• _Goal of the exercise_:
In the listing below, locate the line containing "for side in" and the line containing "in imported if". Output both of them and every line between, exactly as written, and nothing more.

# START OF Dataset records

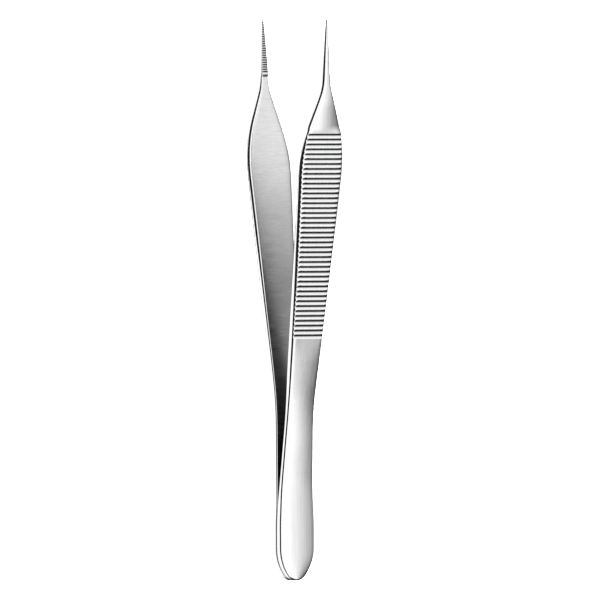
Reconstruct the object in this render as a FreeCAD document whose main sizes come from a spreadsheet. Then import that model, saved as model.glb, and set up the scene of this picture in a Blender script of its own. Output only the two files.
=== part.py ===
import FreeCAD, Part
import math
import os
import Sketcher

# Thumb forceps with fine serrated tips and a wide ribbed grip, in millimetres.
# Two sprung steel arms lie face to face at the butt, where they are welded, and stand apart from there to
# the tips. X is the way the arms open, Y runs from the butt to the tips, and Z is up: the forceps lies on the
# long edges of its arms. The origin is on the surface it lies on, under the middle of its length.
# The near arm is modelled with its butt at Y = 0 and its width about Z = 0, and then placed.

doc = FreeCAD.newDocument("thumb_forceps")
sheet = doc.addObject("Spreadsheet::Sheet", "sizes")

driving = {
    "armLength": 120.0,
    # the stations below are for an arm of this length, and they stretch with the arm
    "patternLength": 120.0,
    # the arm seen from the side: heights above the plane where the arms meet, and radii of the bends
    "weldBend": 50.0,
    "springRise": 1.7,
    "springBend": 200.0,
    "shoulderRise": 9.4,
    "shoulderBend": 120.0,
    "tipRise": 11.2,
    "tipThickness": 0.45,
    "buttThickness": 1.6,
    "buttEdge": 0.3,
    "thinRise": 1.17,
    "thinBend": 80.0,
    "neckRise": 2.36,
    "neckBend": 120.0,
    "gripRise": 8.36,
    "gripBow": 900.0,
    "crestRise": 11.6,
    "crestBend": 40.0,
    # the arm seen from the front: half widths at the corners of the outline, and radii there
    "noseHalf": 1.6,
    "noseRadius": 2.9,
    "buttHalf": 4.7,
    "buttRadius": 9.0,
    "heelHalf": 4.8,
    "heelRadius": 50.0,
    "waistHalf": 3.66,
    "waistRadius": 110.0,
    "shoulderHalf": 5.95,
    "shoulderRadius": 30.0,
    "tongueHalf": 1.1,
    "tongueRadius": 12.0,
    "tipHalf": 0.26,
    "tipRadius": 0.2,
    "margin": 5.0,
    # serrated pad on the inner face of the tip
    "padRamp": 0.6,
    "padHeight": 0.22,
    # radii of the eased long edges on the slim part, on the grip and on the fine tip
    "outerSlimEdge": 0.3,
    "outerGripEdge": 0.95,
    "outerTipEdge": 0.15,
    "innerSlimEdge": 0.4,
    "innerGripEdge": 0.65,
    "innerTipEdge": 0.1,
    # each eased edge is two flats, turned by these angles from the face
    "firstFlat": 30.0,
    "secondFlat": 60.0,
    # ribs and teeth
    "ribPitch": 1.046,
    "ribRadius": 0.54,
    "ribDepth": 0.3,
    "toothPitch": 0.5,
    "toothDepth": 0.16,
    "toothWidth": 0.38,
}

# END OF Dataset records
# START OF Dataset records

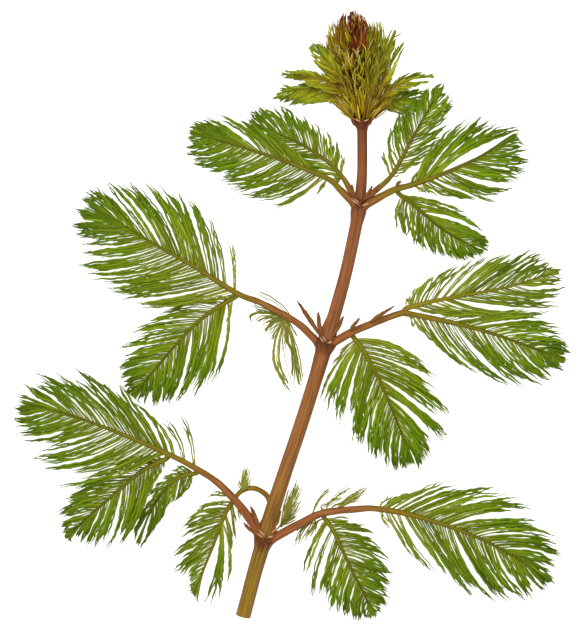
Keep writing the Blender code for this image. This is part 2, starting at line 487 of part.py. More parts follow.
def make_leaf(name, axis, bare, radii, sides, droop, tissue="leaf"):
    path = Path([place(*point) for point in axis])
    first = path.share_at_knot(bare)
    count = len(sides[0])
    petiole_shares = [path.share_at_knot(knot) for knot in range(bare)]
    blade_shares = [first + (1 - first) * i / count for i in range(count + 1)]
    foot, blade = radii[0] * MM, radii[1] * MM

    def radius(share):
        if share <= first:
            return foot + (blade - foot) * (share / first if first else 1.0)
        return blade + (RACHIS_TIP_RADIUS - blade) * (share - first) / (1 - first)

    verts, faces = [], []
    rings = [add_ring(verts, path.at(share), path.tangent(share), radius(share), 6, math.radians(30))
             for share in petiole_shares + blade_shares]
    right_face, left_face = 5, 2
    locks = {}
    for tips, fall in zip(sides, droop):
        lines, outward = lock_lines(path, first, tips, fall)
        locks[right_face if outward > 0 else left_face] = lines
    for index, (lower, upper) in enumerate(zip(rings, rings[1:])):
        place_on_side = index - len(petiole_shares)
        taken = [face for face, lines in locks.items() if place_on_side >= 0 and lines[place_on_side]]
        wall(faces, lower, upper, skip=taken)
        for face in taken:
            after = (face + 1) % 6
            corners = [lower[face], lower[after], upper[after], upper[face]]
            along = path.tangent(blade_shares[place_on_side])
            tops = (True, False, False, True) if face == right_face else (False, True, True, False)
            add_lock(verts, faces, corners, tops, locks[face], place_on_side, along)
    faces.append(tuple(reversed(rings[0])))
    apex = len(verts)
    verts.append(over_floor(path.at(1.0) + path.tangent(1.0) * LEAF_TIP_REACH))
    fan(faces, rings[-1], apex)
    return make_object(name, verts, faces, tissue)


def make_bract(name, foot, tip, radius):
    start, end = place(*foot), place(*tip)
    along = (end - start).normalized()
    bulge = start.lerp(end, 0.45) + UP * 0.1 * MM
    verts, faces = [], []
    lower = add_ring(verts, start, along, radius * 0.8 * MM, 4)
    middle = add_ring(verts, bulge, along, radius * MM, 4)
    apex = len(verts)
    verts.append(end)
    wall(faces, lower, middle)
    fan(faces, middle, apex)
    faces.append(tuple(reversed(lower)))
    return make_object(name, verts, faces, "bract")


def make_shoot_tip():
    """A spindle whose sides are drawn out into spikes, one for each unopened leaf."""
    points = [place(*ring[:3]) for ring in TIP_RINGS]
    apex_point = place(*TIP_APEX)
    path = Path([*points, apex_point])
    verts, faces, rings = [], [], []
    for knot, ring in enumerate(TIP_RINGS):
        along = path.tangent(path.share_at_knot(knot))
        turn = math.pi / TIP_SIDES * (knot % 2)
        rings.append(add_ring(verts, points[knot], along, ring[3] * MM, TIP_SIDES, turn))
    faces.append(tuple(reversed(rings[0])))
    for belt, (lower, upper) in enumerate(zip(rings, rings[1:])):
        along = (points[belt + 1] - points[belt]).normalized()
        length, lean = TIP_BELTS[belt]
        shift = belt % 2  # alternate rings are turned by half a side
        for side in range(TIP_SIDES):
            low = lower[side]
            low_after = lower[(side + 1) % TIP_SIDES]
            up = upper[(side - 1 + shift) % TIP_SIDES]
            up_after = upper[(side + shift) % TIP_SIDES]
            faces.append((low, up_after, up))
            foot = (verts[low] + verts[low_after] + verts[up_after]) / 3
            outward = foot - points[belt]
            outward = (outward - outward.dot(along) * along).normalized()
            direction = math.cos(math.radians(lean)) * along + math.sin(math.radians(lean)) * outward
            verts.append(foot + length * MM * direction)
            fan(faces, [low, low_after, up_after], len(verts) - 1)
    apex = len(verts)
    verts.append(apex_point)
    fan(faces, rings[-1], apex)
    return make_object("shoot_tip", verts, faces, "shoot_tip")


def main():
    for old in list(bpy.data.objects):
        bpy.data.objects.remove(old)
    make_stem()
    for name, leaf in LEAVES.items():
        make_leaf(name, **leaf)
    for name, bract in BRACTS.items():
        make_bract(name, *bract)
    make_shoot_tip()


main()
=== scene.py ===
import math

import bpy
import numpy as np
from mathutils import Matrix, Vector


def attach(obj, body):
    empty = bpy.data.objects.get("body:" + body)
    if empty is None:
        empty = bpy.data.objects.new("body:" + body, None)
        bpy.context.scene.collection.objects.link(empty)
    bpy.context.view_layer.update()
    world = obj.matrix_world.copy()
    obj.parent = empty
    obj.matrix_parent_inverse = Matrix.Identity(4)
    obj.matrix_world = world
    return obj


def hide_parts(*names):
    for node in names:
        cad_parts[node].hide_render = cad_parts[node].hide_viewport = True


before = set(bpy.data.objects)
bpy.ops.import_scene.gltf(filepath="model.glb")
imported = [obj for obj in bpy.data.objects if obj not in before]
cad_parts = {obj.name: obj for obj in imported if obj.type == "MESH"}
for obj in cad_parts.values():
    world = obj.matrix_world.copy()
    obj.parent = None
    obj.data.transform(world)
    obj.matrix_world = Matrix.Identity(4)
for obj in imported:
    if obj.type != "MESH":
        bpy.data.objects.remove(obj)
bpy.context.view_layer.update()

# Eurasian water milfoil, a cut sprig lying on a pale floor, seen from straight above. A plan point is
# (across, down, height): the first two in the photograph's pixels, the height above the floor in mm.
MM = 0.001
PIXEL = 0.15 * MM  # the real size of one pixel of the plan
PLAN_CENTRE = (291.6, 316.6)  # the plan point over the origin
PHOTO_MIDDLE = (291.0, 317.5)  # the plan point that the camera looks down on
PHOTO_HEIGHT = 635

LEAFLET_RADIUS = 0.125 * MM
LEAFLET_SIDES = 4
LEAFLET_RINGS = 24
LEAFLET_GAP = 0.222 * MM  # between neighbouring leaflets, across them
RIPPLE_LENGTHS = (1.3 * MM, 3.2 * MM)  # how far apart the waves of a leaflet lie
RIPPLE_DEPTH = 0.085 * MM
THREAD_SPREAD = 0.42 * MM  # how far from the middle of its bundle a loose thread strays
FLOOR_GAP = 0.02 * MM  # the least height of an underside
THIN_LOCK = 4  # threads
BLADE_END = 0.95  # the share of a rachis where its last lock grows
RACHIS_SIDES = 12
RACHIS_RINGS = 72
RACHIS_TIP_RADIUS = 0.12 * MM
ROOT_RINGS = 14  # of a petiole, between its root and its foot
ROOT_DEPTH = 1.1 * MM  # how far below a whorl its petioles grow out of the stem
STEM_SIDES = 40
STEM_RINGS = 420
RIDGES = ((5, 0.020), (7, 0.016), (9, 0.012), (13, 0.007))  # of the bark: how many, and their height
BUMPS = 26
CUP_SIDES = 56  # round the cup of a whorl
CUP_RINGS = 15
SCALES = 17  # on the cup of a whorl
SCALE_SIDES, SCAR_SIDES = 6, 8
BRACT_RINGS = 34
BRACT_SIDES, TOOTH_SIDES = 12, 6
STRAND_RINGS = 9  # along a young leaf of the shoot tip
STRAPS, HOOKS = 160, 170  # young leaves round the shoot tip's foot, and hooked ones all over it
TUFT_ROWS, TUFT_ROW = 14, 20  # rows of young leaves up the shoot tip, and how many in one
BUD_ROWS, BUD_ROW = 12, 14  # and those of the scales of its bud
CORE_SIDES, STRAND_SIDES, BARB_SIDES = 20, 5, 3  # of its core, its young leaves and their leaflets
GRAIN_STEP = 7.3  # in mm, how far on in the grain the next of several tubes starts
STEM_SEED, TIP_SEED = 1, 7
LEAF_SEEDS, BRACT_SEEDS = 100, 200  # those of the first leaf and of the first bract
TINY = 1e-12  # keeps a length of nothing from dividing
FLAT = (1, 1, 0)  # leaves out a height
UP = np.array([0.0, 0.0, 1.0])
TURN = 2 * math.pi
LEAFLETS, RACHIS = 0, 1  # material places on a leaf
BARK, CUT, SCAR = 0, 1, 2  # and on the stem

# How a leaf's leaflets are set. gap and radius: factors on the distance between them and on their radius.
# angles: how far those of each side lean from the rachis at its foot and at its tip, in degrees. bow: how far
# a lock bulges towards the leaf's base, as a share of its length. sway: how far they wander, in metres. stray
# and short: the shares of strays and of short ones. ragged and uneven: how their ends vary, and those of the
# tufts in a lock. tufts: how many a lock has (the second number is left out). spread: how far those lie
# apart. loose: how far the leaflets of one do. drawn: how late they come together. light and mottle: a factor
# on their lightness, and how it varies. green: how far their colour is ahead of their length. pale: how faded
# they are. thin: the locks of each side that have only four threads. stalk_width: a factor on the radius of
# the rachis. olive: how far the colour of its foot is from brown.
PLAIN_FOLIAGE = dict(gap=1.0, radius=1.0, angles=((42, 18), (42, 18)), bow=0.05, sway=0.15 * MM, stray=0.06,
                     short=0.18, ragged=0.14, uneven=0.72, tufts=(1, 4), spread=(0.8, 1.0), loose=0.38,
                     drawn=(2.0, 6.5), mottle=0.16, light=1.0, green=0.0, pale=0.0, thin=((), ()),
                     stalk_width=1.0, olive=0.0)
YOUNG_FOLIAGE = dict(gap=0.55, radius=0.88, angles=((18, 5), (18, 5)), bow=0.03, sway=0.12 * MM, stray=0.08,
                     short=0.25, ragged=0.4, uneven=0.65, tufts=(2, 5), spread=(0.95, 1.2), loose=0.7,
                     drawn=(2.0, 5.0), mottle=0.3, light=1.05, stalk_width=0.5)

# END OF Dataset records
# START OF Dataset records

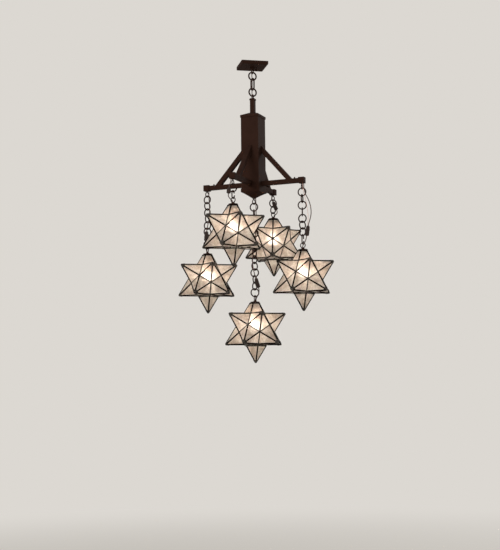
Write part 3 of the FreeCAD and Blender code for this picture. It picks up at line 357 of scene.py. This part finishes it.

# END OF Dataset records

• _Solution to this exercise_:
        for side in range(TIP_SIDES):
            low = lower[side]
            low_after = lower[(side + 1) % TIP_SIDES]
            up = upper[(side - 1 + shift) % TIP_SIDES]
            up_after = upper[(side + shift) % TIP_SIDES]
            faces.append((low, up_after, up))
            foot = (verts[low] + verts[low_after] + verts[up_after]) / 3
            outward = foot - points[belt]
            outward = (outward - outward.dot(along) * along).normalized()
            direction = math.cos(math.radians(lean)) * along + math.sin(math.radians(lean)) * outward
            verts.append(foot + length * MM * direction)
            fan(faces, [low, low_after, up_after], len(verts) - 1)
    apex = len(verts)
    verts.append(apex_point)
    fan(faces, rings[-1], apex)
    return make_object("shoot_tip", verts, faces, "shoot_tip")


def main():
    for old in list(bpy.data.objects):
        bpy.data.objects.remove(old)
    make_stem()
    for name, leaf in LEAVES.items():
        make_leaf(name, **leaf)
    for name, bract in BRACTS.items():
        make_bract(name, *bract)
    make_shoot_tip()


main()
=== scene.py ===
import math

import bpy
import numpy as np
from mathutils import Matrix, Vector


def attach(obj, body):
    empty = bpy.data.objects.get("body:" + body)
    if empty is None:
        empty = bpy.data.objects.new("body:" + body, None)
        bpy.context.scene.collection.objects.link(empty)
    bpy.context.view_layer.update()
    world = obj.matrix_world.copy()
    obj.parent = empty
    obj.matrix_parent_inverse = Matrix.Identity(4)
    obj.matrix_world = world
    return obj


def hide_parts(*names):
    for node in names:
        cad_parts[node].hide_render = cad_parts[node].hide_viewport = True


before = set(bpy.data.objects)
bpy.ops.import_scene.gltf(filepath="model.glb")
imported = [obj for obj in bpy.data.objects if obj not in before]
cad_parts = {obj.name: obj for obj in imported if obj.type == "MESH"}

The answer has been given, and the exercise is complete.